** Start DATA SHOWN **

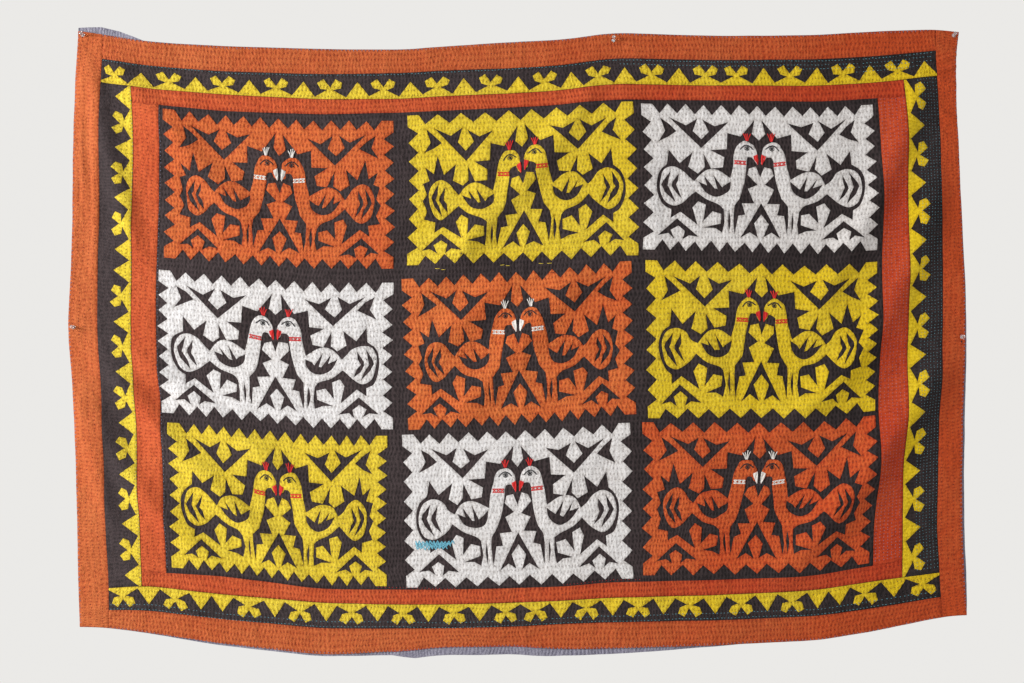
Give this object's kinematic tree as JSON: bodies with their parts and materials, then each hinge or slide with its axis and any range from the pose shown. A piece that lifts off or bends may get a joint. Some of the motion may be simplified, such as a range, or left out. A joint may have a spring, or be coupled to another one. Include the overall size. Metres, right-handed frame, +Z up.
{
  "type": "ralli quilt with push pins",
  "caption": "Patchwork and cut-work wall cover with bird panels in orange, yellow and white on black, in plain and toothed borders, held flat to a wall by clear push pins.",
  "frame": {"origin": "on the plane of the wall, behind the middle of the cover's top edge", "axes": "+X to the right as seen from the front, +Y into the wall, +Z up; the front faces -Y"},
  "size_m": [2.1259, 0.0318, 1.4967],
  "materials": {
    "backing_cloth": "plain grey-lavender woven cotton",
    "orange_cloth": "plain woven cotton, hand quilted",
    "red_cloth": "plain woven cotton, hand quilted",
    "dark_cloth": "plain black woven cotton, hand quilted",
    "yellow_cloth": "plain woven cotton, cut and hemmed down",
    "white_cloth": "plain woven cotton, cut and hemmed down",
    "clear_plastic": "clear moulded plastic",
    "steel": "bright steel wire"
  },
  "bodies": {
    "root": {"backing": "backing_cloth", "orange_strip_left": "orange_cloth", "orange_strip_right": "orange_cloth", "orange_strip_top": "orange_cloth", "orange_strip_bottom": "orange_cloth", "dark_strip_left": "dark_cloth", "dark_strip_right": "dark_cloth", "dark_strip_top": "dark_cloth", "dark_strip_bottom": "dark_cloth", "applique_strip_left": "yellow_cloth", "applique_strip_right": "yellow_cloth", "applique_strip_top": "yellow_cloth", "applique_strip_bottom": "yellow_cloth", "red_strip_left": "red_cloth", "red_strip_right": "red_cloth", "red_strip_top": "red_cloth", "red_strip_bottom": "red_cloth", "ground": "dark_cloth", "panel_1_orange": "orange_cloth", "panel_2_yellow": "yellow_cloth", "panel_3_white": "white_cloth", "panel_4_white": "white_cloth", "panel_5_orange": "orange_cloth", "panel_6_yellow": "yellow_cloth", "panel_7_yellow": "yellow_cloth", "panel_8_white": "white_cloth", "panel_9_orange": "orange_cloth", "push_pin_top_left_grip": "clear_plastic", "push_pin_top_left_needle": "steel", "push_pin_top_middle_grip": "clear_plastic", "push_pin_top_middle_needle": "steel", "push_pin_top_right_grip": "clear_plastic", "push_pin_top_right_needle": "steel", "push_pin_left_grip": "clear_plastic", "push_pin_left_needle": "steel", "push_pin_right_grip": "clear_plastic", "push_pin_right_needle": "steel"}
  },
  "joints": []
}
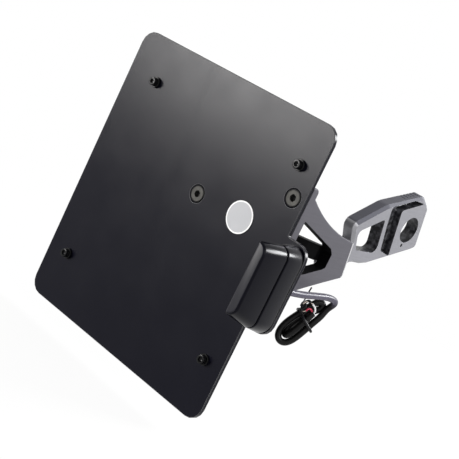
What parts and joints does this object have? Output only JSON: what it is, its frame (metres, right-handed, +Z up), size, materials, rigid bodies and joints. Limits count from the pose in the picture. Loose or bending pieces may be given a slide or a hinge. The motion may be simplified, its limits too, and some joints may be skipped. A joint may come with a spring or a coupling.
{
  "type": "motorcycle side mount license plate holder",
  "caption": "Side mount license plate holder: flat plate with ear lamp on a machined arm, with an axle adapter and a tied cable.",
  "frame": {"origin": "centre of the axle hole on the adapter's outer face", "axes": "+X towards the motorcycle along the axle, +Y forwards, +Z up; the plate looks to -Y"},
  "size_m": [0.2009, 0.2019, 0.2],
  "materials": {
    "satin_black": "satin",
    "arm_grey": "satin",
    "adapter_grey": "satin",
    "black_steel": "satin",
    "grey_steel": "satin",
    "black_plastic": "satin",
    "black_rubber": "matte",
    "clear_lens": "gloss",
    "board_green": "matte",
    "cable_sleeve": "satin",
    "red_plastic": "satin",
    "white_plastic": "satin",
    "label_silver": "matte"
  },
  "bodies": {
    "root": {"base_plate": "satin_black", "plate_screw_1": "black_steel", "plate_screw_2": "black_steel", "plate_screw_3": "black_steel", "plate_screw_4": "black_steel", "plate_washer_1": "black_steel", "plate_washer_2": "black_steel", "plate_washer_3": "black_steel", "plate_washer_4": "black_steel", "plate_nut_1": "black_steel", "plate_nut_2": "black_steel", "plate_nut_3": "black_steel", "plate_nut_4": "black_steel", "countersunk_screw_1": "grey_steel", "countersunk_screw_2": "grey_steel", "countersunk_screw_3": "grey_steel", "round_label": "label_silver", "arm": "arm_grey", "axle_adapter": "adapter_grey", "adapter_screw_1": "black_steel", "adapter_screw_2": "black_steel", "lamp_gasket": "black_rubber", "lamp_base": "black_plastic", "lamp_cover": "black_plastic", "lamp_lens": "clear_lens", "led_board": "board_green", "lamp_stud_1": "grey_steel", "lamp_stud_2": "grey_steel", "lamp_washer_1": "grey_steel", "lamp_washer_2": "grey_steel", "lamp_nut_1": "grey_steel", "lamp_nut_2": "grey_steel", "cable_grommet": "black_rubber", "cable": "cable_sleeve", "cable_hank": "cable_sleeve", "cable_tie": "black_plastic", "red_wire": "red_plastic", "white_wire": "white_plastic"}
  },
  "joints": []
}
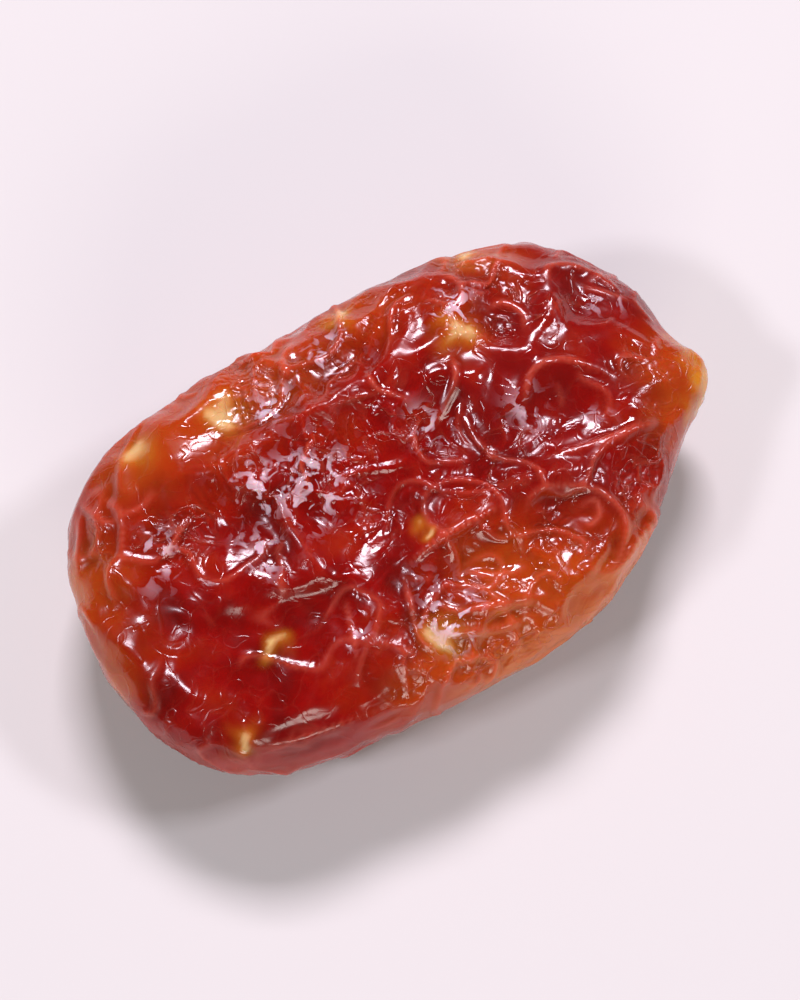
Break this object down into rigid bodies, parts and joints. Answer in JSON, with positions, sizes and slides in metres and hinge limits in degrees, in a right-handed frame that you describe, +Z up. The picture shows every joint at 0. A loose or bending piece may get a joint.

** End DATA SHOWN **

WRITTEN PROBLEM: Extract the data exactly as given.

RESULT OF THE EXERCISE:
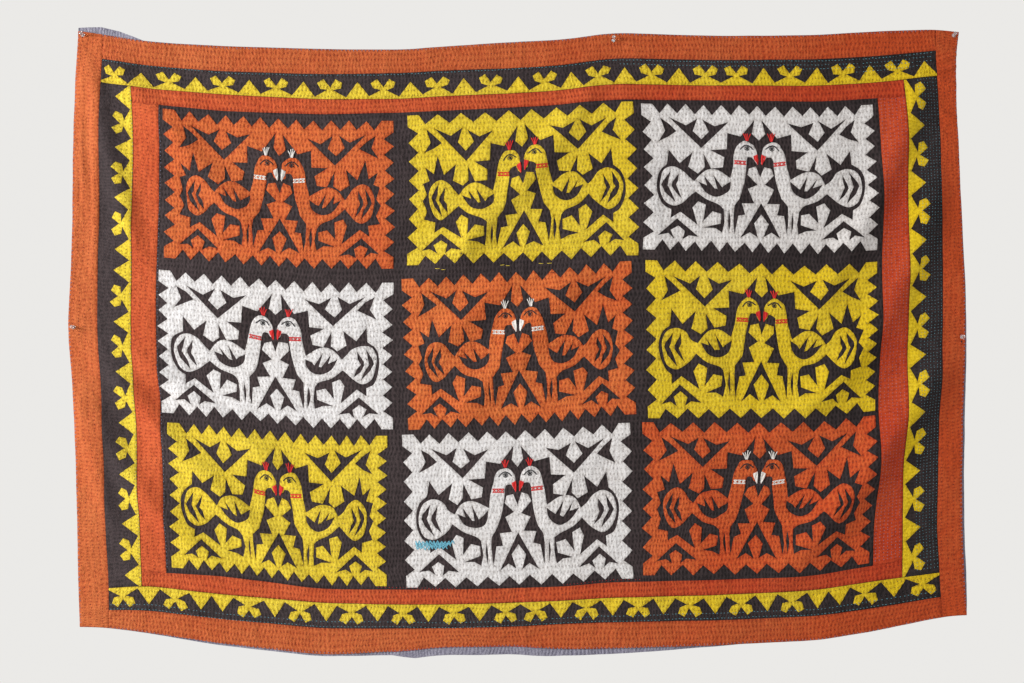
Give this object's kinematic tree as JSON: bodies with their parts and materials, then each hinge or slide with its axis and any range from the pose shown. A piece that lifts off or bends may get a joint. Some of the motion may be simplified, such as a range, or left out. A joint may have a spring, or be coupled to another one. Include the overall size. Metres, right-handed frame, +Z up.
{
  "type": "ralli quilt with push pins",
  "caption": "Patchwork and cut-work wall cover with bird panels in orange, yellow and white on black, in plain and toothed borders, held flat to a wall by clear push pins.",
  "frame": {"origin": "on the plane of the wall, behind the middle of the cover's top edge", "axes": "+X to the right as seen from the front, +Y into the wall, +Z up; the front faces -Y"},
  "size_m": [2.1259, 0.0318, 1.4967],
  "materials": {
    "backing_cloth": "plain grey-lavender woven cotton",
    "orange_cloth": "plain woven cotton, hand quilted",
    "red_cloth": "plain woven cotton, hand quilted",
    "dark_cloth": "plain black woven cotton, hand quilted",
    "yellow_cloth": "plain woven cotton, cut and hemmed down",
    "white_cloth": "plain woven cotton, cut and hemmed down",
    "clear_plastic": "clear moulded plastic",
    "steel": "bright steel wire"
  },
  "bodies": {
    "root": {"backing": "backing_cloth", "orange_strip_left": "orange_cloth", "orange_strip_right": "orange_cloth", "orange_strip_top": "orange_cloth", "orange_strip_bottom": "orange_cloth", "dark_strip_left": "dark_cloth", "dark_strip_right": "dark_cloth", "dark_strip_top": "dark_cloth", "dark_strip_bottom": "dark_cloth", "applique_strip_left": "yellow_cloth", "applique_strip_right": "yellow_cloth", "applique_strip_top": "yellow_cloth", "applique_strip_bottom": "yellow_cloth", "red_strip_left": "red_cloth", "red_strip_right": "red_cloth", "red_strip_top": "red_cloth", "red_strip_bottom": "red_cloth", "ground": "dark_cloth", "panel_1_orange": "orange_cloth", "panel_2_yellow": "yellow_cloth", "panel_3_white": "white_cloth", "panel_4_white": "white_cloth", "panel_5_orange": "orange_cloth", "panel_6_yellow": "yellow_cloth", "panel_7_yellow": "yellow_cloth", "panel_8_white": "white_cloth", "panel_9_orange": "orange_cloth", "push_pin_top_left_grip": "clear_plastic", "push_pin_top_left_needle": "steel", "push_pin_top_middle_grip": "clear_plastic", "push_pin_top_middle_needle": "steel", "push_pin_top_right_grip": "clear_plastic", "push_pin_top_right_needle": "steel", "push_pin_left_grip": "clear_plastic", "push_pin_left_needle": "steel", "push_pin_right_grip": "clear_plastic", "push_pin_right_needle": "steel"}
  },
  "joints": []
}
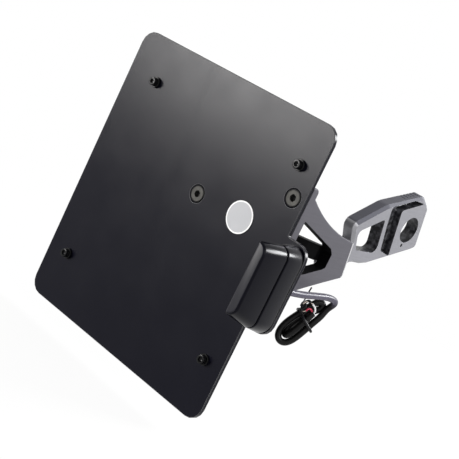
What parts and joints does this object have? Output only JSON: what it is, its frame (metres, right-handed, +Z up), size, materials, rigid bodies and joints. Limits count from the pose in the picture. Loose or bending pieces may be given a slide or a hinge. The motion may be simplified, its limits too, and some joints may be skipped. A joint may come with a spring or a coupling.
{
  "type": "motorcycle side mount license plate holder",
  "caption": "Side mount license plate holder: flat plate with ear lamp on a machined arm, with an axle adapter and a tied cable.",
  "frame": {"origin": "centre of the axle hole on the adapter's outer face", "axes": "+X towards the motorcycle along the axle, +Y forwards, +Z up; the plate looks to -Y"},
  "size_m": [0.2009, 0.2019, 0.2],
  "materials": {
    "satin_black": "satin",
    "arm_grey": "satin",
    "adapter_grey": "satin",
    "black_steel": "satin",
    "grey_steel": "satin",
    "black_plastic": "satin",
    "black_rubber": "matte",
    "clear_lens": "gloss",
    "board_green": "matte",
    "cable_sleeve": "satin",
    "red_plastic": "satin",
    "white_plastic": "satin",
    "label_silver": "matte"
  },
  "bodies": {
    "root": {"base_plate": "satin_black", "plate_screw_1": "black_steel", "plate_screw_2": "black_steel", "plate_screw_3": "black_steel", "plate_screw_4": "black_steel", "plate_washer_1": "black_steel", "plate_washer_2": "black_steel", "plate_washer_3": "black_steel", "plate_washer_4": "black_steel", "plate_nut_1": "black_steel", "plate_nut_2": "black_steel", "plate_nut_3": "black_steel", "plate_nut_4": "black_steel", "countersunk_screw_1": "grey_steel", "countersunk_screw_2": "grey_steel", "countersunk_screw_3": "grey_steel", "round_label": "label_silver", "arm": "arm_grey", "axle_adapter": "adapter_grey", "adapter_screw_1": "black_steel", "adapter_screw_2": "black_steel", "lamp_gasket": "black_rubber", "lamp_base": "black_plastic", "lamp_cover": "black_plastic", "lamp_lens": "clear_lens", "led_board": "board_green", "lamp_stud_1": "grey_steel", "lamp_stud_2": "grey_steel", "lamp_washer_1": "grey_steel", "lamp_washer_2": "grey_steel", "lamp_nut_1": "grey_steel", "lamp_nut_2": "grey_steel", "cable_grommet": "black_rubber", "cable": "cable_sleeve", "cable_hank": "cable_sleeve", "cable_tie": "black_plastic", "red_wire": "red_plastic", "white_wire": "white_plastic"}
  },
  "joints": []
}
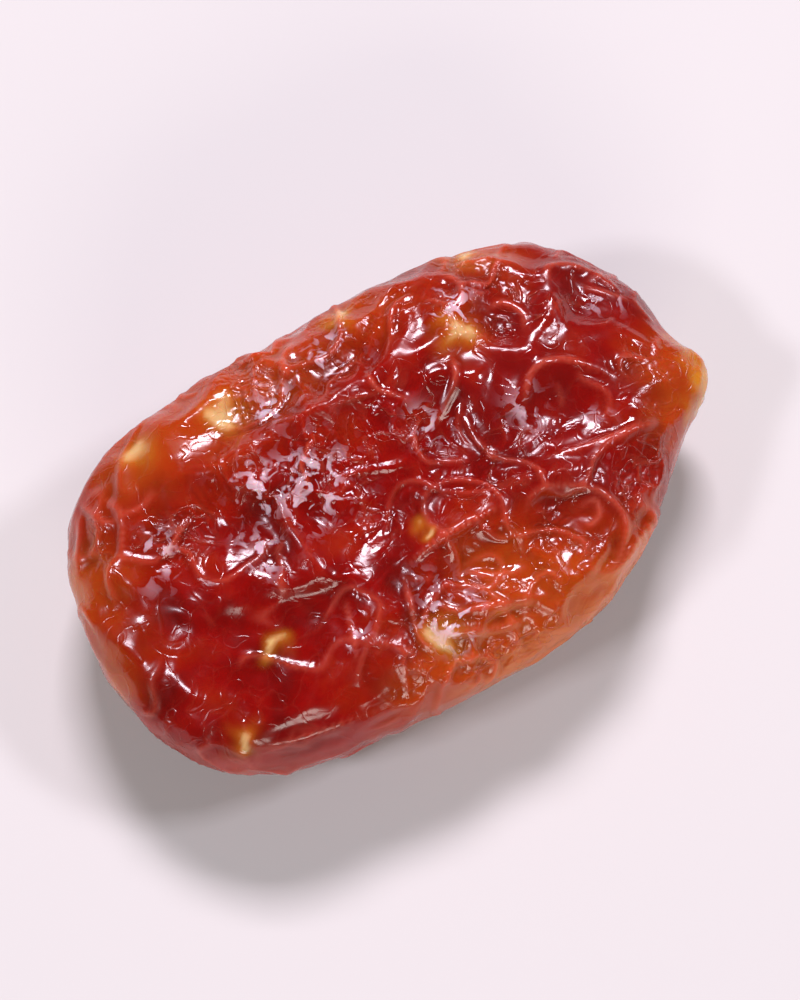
Break this object down into rigid bodies, parts and joints. Answer in JSON, with positions, sizes and slides in metres and hinge limits in degrees, in a right-handed frame that you describe, +Z up. The picture shows every joint at 0. A loose or bending piece may get a joint.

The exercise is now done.